▶ [Data extract]:
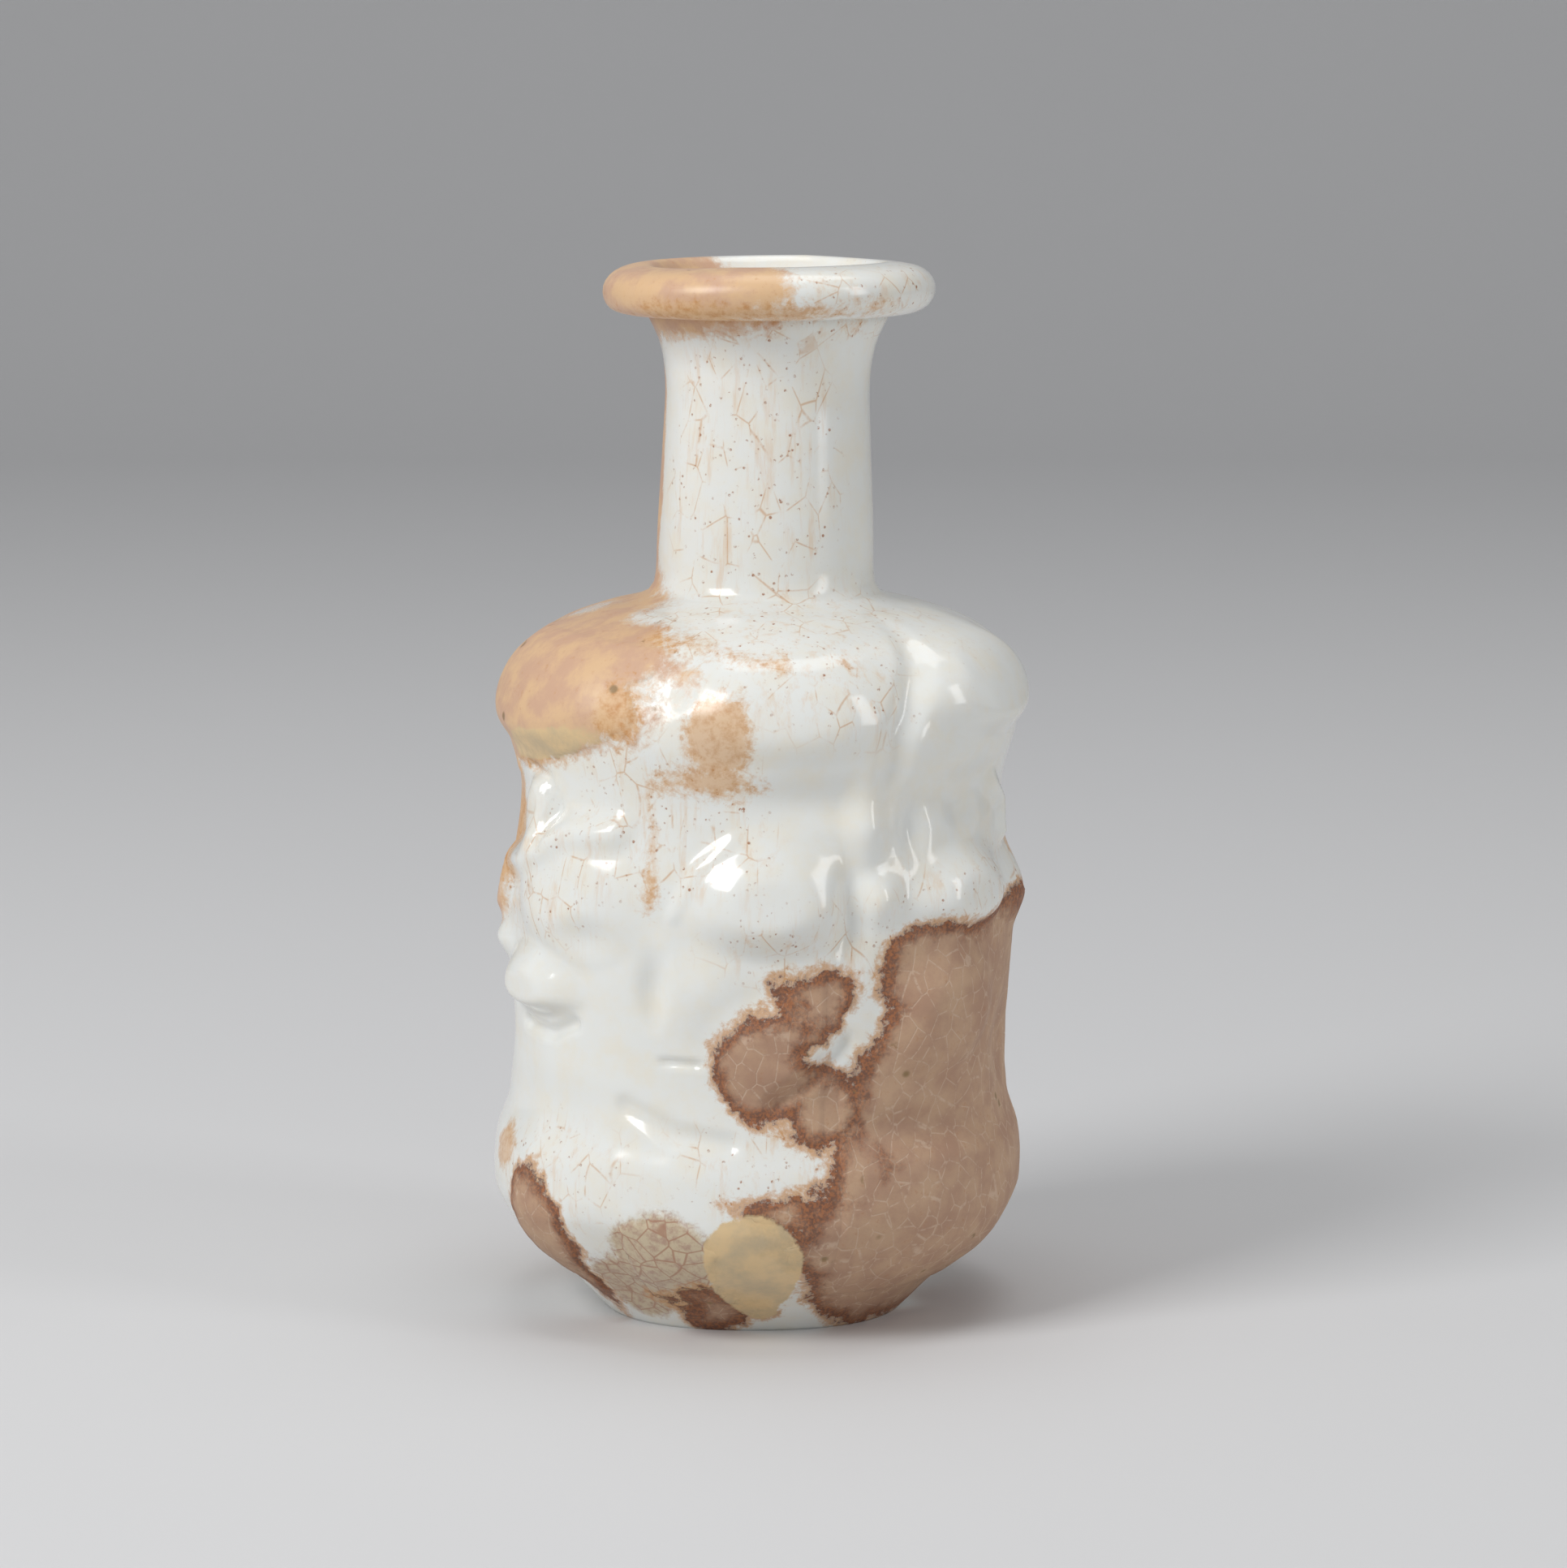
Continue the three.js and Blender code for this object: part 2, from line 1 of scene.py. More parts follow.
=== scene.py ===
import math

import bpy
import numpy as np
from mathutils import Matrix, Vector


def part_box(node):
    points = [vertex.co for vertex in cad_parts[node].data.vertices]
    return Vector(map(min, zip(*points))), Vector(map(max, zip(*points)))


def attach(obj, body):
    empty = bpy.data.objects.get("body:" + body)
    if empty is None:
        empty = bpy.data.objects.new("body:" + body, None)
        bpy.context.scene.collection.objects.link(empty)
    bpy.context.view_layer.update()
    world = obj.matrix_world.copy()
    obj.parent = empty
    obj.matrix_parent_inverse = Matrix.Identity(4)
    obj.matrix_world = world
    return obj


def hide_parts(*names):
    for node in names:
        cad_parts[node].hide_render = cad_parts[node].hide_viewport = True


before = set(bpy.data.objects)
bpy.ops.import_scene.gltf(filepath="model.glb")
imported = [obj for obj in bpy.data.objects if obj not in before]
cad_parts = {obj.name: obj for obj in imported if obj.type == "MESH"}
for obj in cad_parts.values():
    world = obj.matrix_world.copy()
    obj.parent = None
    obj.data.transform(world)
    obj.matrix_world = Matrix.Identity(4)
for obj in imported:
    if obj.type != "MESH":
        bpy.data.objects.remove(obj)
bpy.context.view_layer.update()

▶ [Your task]: Exactly as written, please reproduce the lines from the first line of the data to the line containing "zip(*points))), Vector(map(max, zip(*points)))", inclusive, and nothing else.

▶ [Task solution]:
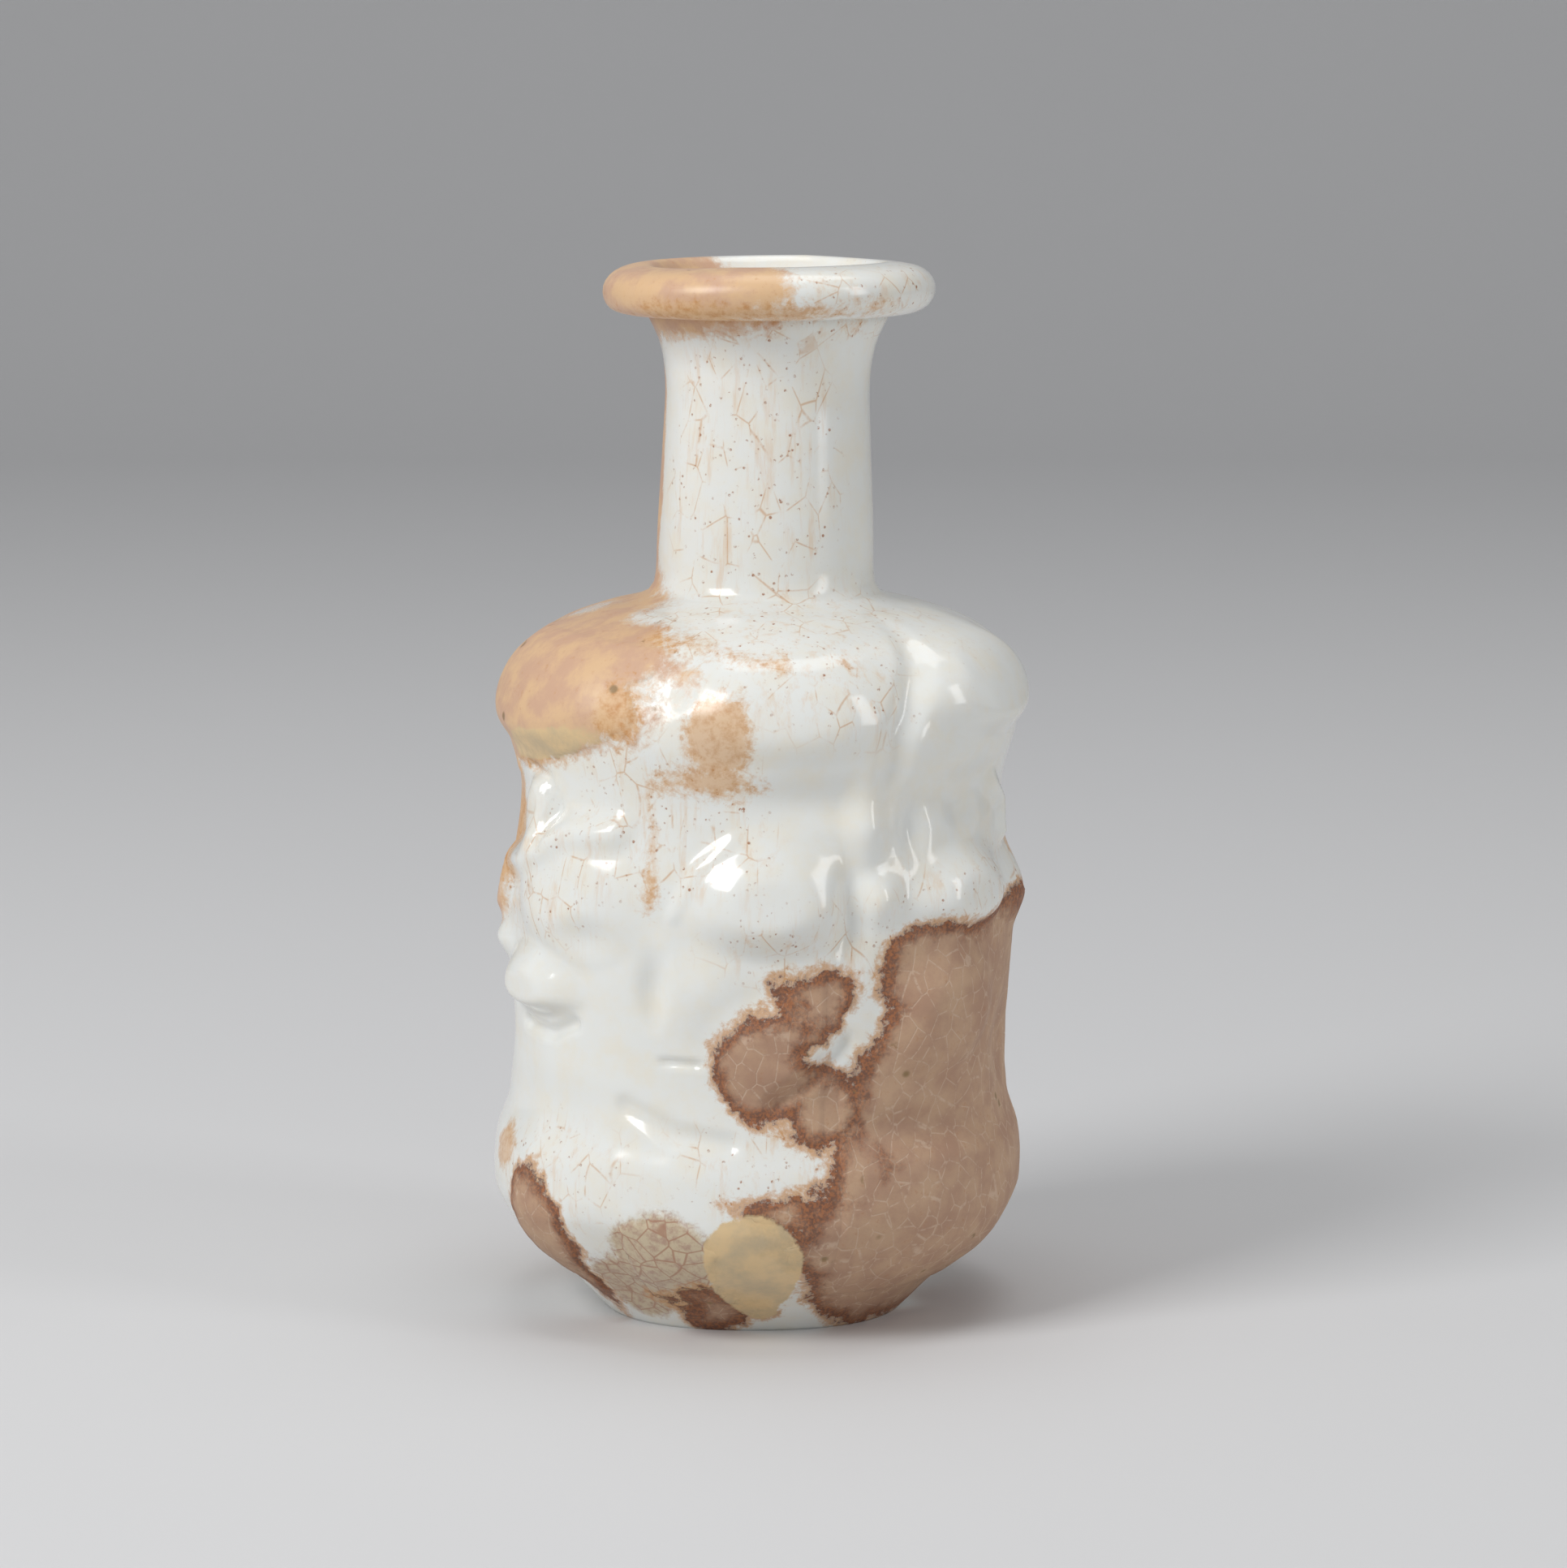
Continue the three.js and Blender code for this object: part 2, from line 1 of scene.py. More parts follow.
=== scene.py ===
import math

import bpy
import numpy as np
from mathutils import Matrix, Vector


def part_box(node):
    points = [vertex.co for vertex in cad_parts[node].data.vertices]
    return Vector(map(min, zip(*points))), Vector(map(max, zip(*points)))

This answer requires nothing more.